目的:研究带承台静钻根植竹节桩的抗压承载性能,承台在荷载传递过程中所起作用,带承台静钻根植竹节桩的桩侧摩擦性能和桩端承载性能。创新点:通过带承台静钻根植竹节桩的现场静载试验对其抗压承载性能进行分析。方法:在预制桩制作过程中在桩身安置钢筋应力计(图1),通过含有钢筋应力计的试桩的静载试验对其抗压承载性能(图7和8)、各级荷载作用下的桩身轴力(图9和10)、承台承载性能(图11和12)、桩侧摩擦性能(图18)以及桩端承载性能(图19和20)进行分析与研究。结论:1.静钻根植工法通过搅拌注浆能够改善承台下部土体性质,在静钻根植桩中设置承台能充分发挥静钻根植工法的优势,在该种桩基中设置承台比较合适;2.承台的存在使桩周土体产生沉降,使得试桩上部桩土相对位移较小,从而使试桩上部桩侧摩阻力减小,试桩下部土体所提供的侧摩阻力相比灌注桩都有所提高;在粘性土中试桩桩侧摩阻力值为灌注桩的1.25倍,在砂性土中达到2倍,说明试桩中水泥土-土体接触面摩擦性能优于灌注桩混凝土-桩周土体接触面的摩擦性能,且在砂性土中提高程度更大;试桩桩端荷载位移曲线基本呈线性,与双折线模型相似;由于有水泥土的渗入,桩端土的强度得到提高,使桩端承载性能也得到提高。

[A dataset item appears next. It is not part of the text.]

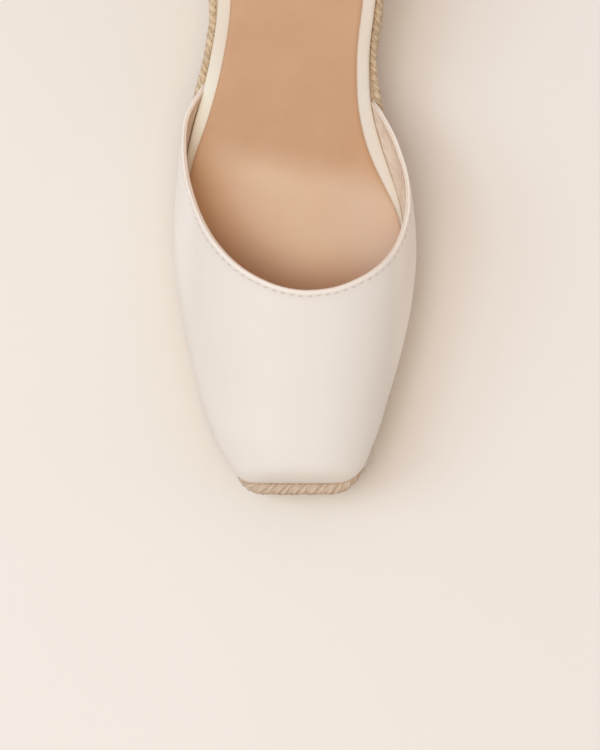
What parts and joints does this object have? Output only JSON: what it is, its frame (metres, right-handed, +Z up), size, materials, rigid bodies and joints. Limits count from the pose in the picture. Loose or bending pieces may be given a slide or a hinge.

The static drill rooted nodular （SDRN） pile is a new type of composite pile that consists of a precast pile and sur- rounding cemented soil. Its cost advantages and environmentally friendly construction have been proven in applications in Southeast China. Moreover, the composition of pipe pile and nodular pile is based on the load transfer mechanisms of a pile foundation, which is effective in optimal design. This paper presents a field study on the behavior of SDRN piles under com- pression. The load-displacement response, axial force, mobilized load of pile cap, skin friction, and tip resistance of the composite pile are discussed. Here, the bilinear base load--displacement model was adopted to analyze the test results. It is found that providing caps on the static drill rooted piles takes full advantage of the static drill rooted method, and drilling and grouting into the soil beneath the cap, which can be considered a type of ground improvement treatment, can increase the bearing capacity of the pile cap; thus, setting a pile cap for this type of piles is recommended. The existence of the caps in the field tests decreased the skin friction of the upper part of pile shaft because of the additional settlement of the surrounding soil, which developed owing to the pressure from the caps. The frictional capacity of the concrete-cemented soil interface was much higher than that of the cemented soil-soil interface. The skin friction of the lower part of the pile shaft was about 1.25 times in clayey soil and 2.0 times in sandy soil compared with the bored pile. It can be concluded that the cemented soil-soil interface of the SDRN pile was probably better than the concrete-soil interface of the bored pile. The test results fitted the first stage curve of the bilinear model well, and it can be supposed that the base soil was strengthened because of the permeation of the cement paste.